Joe and I went to Glasgow for the weekend. There were the usual family visits to slot into the days, but we were also sightseers!
Having his roots in Parkhead in Glasgow, my husband is a Celtic man and we joined a guided tour of the football ground taking in the behind the scenes rooms and corridors. The Board room was quite impressive with a wall long trophy cabinet. The guide talked her way through the various cup and shields. She just oozed a love of Celtic from every pore. It was almost like listening to a mother talk about her child’s achievements and showing you the handprint pictures on the fridge door – it was that kind of love!
We then progressed up the stairs to the Press Room to watch a short DVD presentation of the history of the club. Neil Lennon was narrating. The golden years of Jock Stein and the 1967 team were praised and the years of not much silverware in the cabinet were glossed over. Again the pride in being a part of Celtic came across strongly.
Next we went outside to sit in the dugout alongside the pitch. We were not allowed to step onto the grass. It was mowed to perfection! Don’t tell anyone, but I sat in Rod Stewart’s seat! He and Billy Connelly have seats for life. Joe was telling me that for a long time, Billy Connelly, or Rod Stewart, one of the two, kept his love of the Celtic quiet and fooled the world into thinking they were a Partick Thistle man(?). Football supporters are fiercely tribal – but none more so than the Old Firm. To have admitted to being a Celtic man would have involved a drop in music or concert sales. Of course, once you are secure, then you can come out of the closet.
I also sat in the “naughty bhoy’s” seat. When the manager is getting a bit too involved in the match and the referee thinks he is misbehaving, he gets sent off out of the dugout. There is a seat just below Billy’s seat where he had to sit and watch the remainder of the game. Joe was telling me that on one of the matches when the manager got sent to the chair, he chose to stay there although the referee said he could come back, because he got a better view of the game from the naughty seat!
We didn’t see any of the players – they were away playing friendlies in other parts of the country. Apparently on the tour it is not unknown to bump into them, even though the places where they hang out, like the changing room, are off limits.

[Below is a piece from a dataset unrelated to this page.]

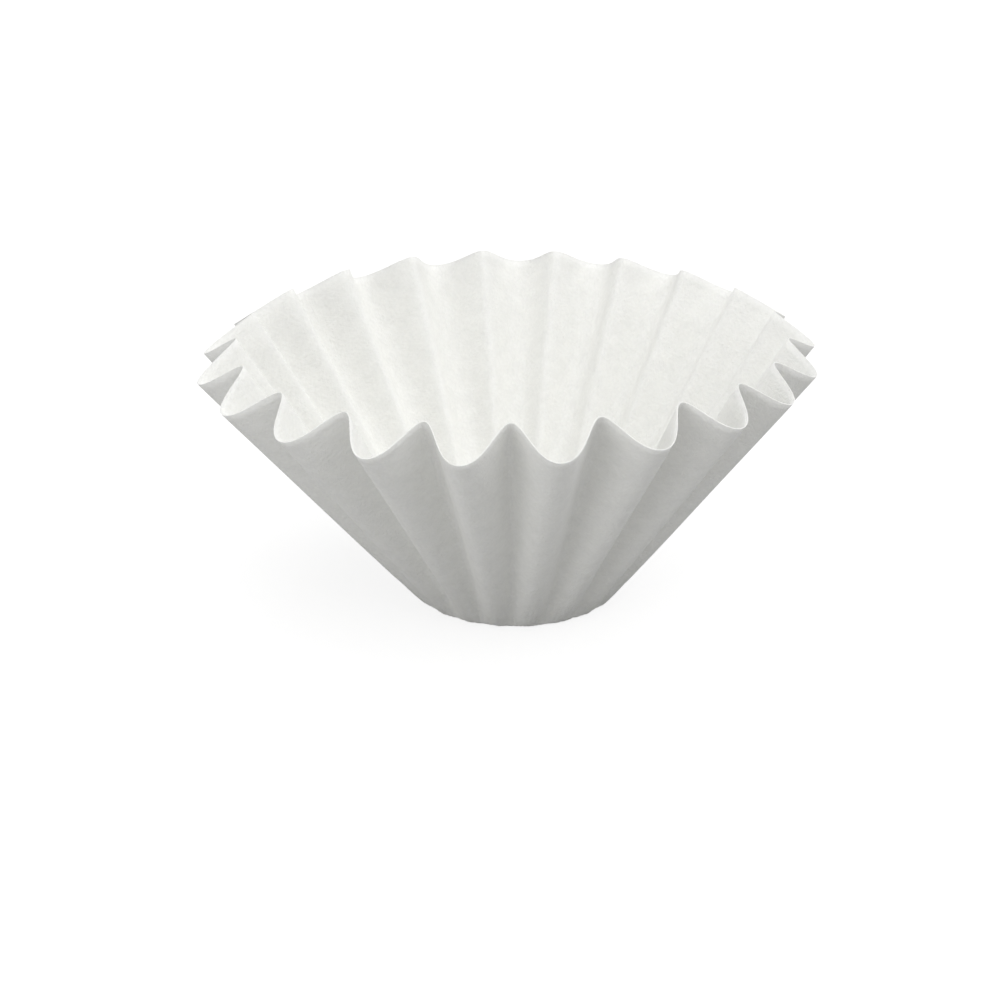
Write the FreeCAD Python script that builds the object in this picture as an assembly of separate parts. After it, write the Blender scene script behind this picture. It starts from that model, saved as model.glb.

That gets me to Shaun Malony. It was a throw away comment that the guide made that caught my spirit. The difference between a good football player and a great football player is not always about natural abilities and skills. Apparently after the usual training sessions that all the players attended, Shaun Malony would always stay on for two or three hours afterwards practicing. The Japanese striker whose name I can’t spell, Nakamura, or Makamura – he also stayed on for hours afterwards practicing shots. I think it is those extra hours that makes the difference between being good and being great.
What makes you want to stay on for another two or three hours after an already gruelling practice session? I suppose that when a manager has a wide range of players to choose from, you want to be his choice! You don’t want to sit on the reserve bench, or watch the game from stands. You want to give yourself every advantage possible when it comes to fitness and skill – so you stay behind and practise! To want to play that much…you stay on and practise.
As a Christian I am challenged by that. I could just do what is required of me – even then, that is a challenge if you think of those words in Micah 6:8 – or I could be the best that I could be. It is what I do with those extra hours! To want God’s glory demonstrated in everything that you do – that much! “How much do I want that?” I should be asking myself, before I switch of the TV, or mark the page of the book I am reading – and go into the prayer closet, or the Bible, or to the house of a struggling friend and practice!